Tüm Türkiye'nin ağladığı İzmir depremi sonrasında, evlerinin depreme dayanıklı olmadığını düşünen vatandaşlar tedirgin.
Sadece Samsun'da 3 bin 340 konut çökme riski altında.
Samsun Çevre ve Şehircilik İl Müdürlüğü, bu gerçeği daha geçen yıl açıkladı.
Samsun'da şimdiye kadar riskli yapı taraması ise hiç yapılmamış durumda.
Bu nedenle ne kadar riskli yapı olduğu bilinmiyor.
Son 5 yılda, vatandaşların başvuruları üzerine riskli oldukları belirlenen konut sayısı ise 3 bin 340.
Bu binaların bir kısmı yıkılsa da çok sayıda riskli yapı hala ayakta duruyor.
Samsun'da 2017 yılında vatandaşların başvuruları üzerine 251 yapı, 516 konut, 128 işyeri ve 644 bağımsız birimin risk oluşturduğu belirlendi.
2018 ise riskli yapı başvurusunun en az olduğu yıl oldu.
Çünkü aynı yıl 'İmar Barışı düzenlemesi' başladı.
Yani İmar Barışı, riskli binalarının yıkılması için devletten yardım isteyecek vatandaşların bile geri adım atmasına neden oldu.
Şimdi İzmir depreminden sonra siyasiler 'riskli binalarda oturmayın' çağrıları yapıyorlar.
Peki ama nasıl oturmayacaklar?
Vatandaş bu ekonomik koşullarda riskli binalarını nasıl güçlendirecekler?

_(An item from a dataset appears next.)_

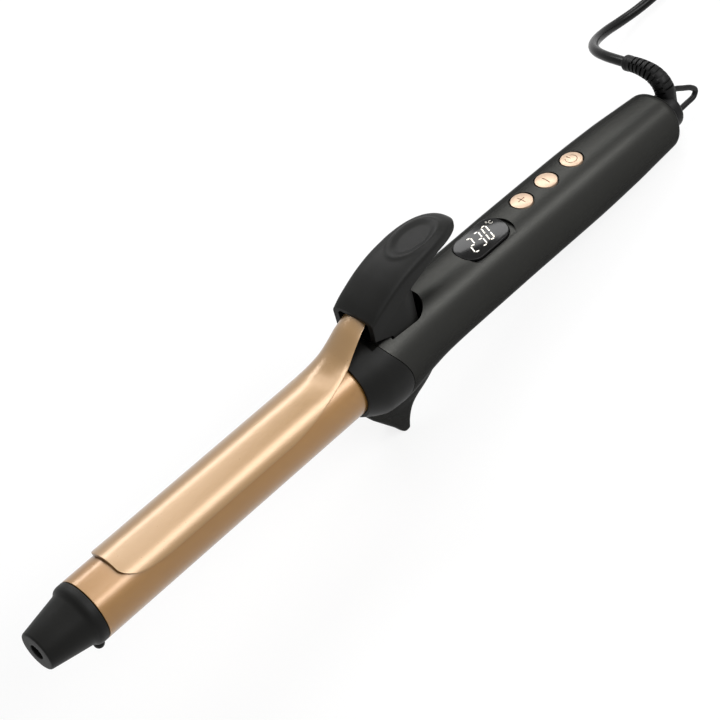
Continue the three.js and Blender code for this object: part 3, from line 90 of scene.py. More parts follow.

Çünkü bu binaların güçlendirme projesi on binlerce lira tutuyor.
Binanın özelliklerine göre değişen maliyetler olmakla beraber bu projenin ortalama bedeli 15-20 bin TL arasında değişiyor.
10 dairelik bir apartman düşünün; daire başına 1500-2000 TL arası bir bedel düşüyor.
İkinci adım ise projeyi fiyatlandırmak. Bunun bedeli de daire başına 30 bin-100 bin TL'yi buluyor.
Projeyi hayata geçirdiğimizi varsayalım; Oturulan apartmanın daire sahipleri bir araya gelecek ve daire başına 30 bin ila 100 bin TL’lik maliyetlere katlanmayı kabul edecekler.
10 dairelik bir apartmanda dairelerden biri dahi bunu kabul etmezse proje hayata geçemiyor.
Bu aşamada kamu bankalarının veya devletin herhangi bir desteği var mı?
“Hayır yok”.
Belki ihtiyaç kredisi kullanabilirsiniz. Ama ona da borçsuz olmanız, kredi puanınızın yüksek olması gibi onca şart öne sürülüyor.
Sonuç olarak vatandaşa 'riskli konutlarda oturmayın' demek kolay.
Bunun çözümünü de söyleyin de vatandaş nefes alsın.
Teşvik yok, ucuz kredi bile yok.
Vatandaşa 'deprem duası'ndan başka çare bırakmıyorsunuz.